9) The albums Revolver and Sgt Pepper really are as stunning as is claimed. Ignore the man at the drinks party trying to be controversial/interesting by saying that he prefers the White Album or even that he hates the Beatles. The White Album is, as Ian Macdonald put it, a triumph of clever sequencing that papers over cracks that were obvious even then. That is not to suggest it is a failure. The White album contains many successful songs and is highly evocative of their post-India comedown, but it does not cohere in the way that Revolver does. Imagine the acetate of Pepper being played out across the London rooftops at dawn from the open windows of (I think) Ringo’s flat the morning the album was completed in 1967. What optimism. Such bliss.

10) Don’t get your hopes up about the solo work. My son got into the Beatles a few years ago and I can still remember his wondrous expression: “You mean there is years more of this they made afterwards on their own?” Not quite, I had to explain gently. While there are gems (such as Harrison’s All Things Must Pass and Macca’s Ram) there is a lot of dross, some of it unintentionally quite amusing, but that’s another story.
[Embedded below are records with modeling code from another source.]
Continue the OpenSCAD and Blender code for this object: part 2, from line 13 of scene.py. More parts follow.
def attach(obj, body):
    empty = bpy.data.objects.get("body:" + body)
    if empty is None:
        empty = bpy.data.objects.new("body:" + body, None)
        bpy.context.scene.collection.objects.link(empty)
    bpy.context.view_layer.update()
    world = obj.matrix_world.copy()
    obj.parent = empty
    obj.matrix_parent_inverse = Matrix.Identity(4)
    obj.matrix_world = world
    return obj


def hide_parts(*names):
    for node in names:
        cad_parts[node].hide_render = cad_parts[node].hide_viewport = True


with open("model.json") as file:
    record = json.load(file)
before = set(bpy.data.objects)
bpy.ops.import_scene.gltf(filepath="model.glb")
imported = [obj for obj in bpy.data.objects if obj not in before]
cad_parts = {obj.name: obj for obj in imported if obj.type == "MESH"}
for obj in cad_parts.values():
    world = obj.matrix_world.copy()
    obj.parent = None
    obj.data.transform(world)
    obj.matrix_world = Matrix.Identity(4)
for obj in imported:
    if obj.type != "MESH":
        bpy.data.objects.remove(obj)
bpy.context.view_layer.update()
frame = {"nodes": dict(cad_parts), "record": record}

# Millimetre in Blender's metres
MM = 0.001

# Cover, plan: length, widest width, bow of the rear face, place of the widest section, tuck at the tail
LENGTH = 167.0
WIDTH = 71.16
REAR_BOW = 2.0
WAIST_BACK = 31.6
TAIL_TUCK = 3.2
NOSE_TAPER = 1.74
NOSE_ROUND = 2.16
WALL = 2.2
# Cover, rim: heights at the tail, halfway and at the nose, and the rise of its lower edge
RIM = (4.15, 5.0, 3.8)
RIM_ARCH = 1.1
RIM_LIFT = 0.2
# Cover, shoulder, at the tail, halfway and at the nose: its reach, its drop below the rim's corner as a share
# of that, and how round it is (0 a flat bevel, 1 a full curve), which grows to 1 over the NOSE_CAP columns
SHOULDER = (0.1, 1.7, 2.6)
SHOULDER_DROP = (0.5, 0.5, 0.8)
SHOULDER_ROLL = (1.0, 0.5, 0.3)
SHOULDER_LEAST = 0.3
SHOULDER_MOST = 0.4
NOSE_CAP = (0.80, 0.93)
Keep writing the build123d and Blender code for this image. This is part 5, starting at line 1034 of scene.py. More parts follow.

There you go. My guide to the Beatles. I hope it helps. Every time you delve in to any album you will, if you listen carefully, hear something new, whether it is a guitar line just audible in the mix or something in the timbre of Lennon’s gloriously powerful voice. Alternatively just soak up the sensation and sing the choruses. There was so much wrong with the hippy-dippy love is all you need cod philosophising of the Beatles in their pomp. No, love is not all you need. Money and security helps too. But ultimately, their music is pure pleasure. Dive in.

(*) I’m grateful to readers who point out that Lennon didn’t say Ringo was not even the best drummer in the Beatles. It seems to be an urban myth originating in a joke made in several early 1980s comedy shows. Mark Lewisohn was puzzled by it, knowing how much Lennon liked Ringo, and could find no record of Lennon ever saying it.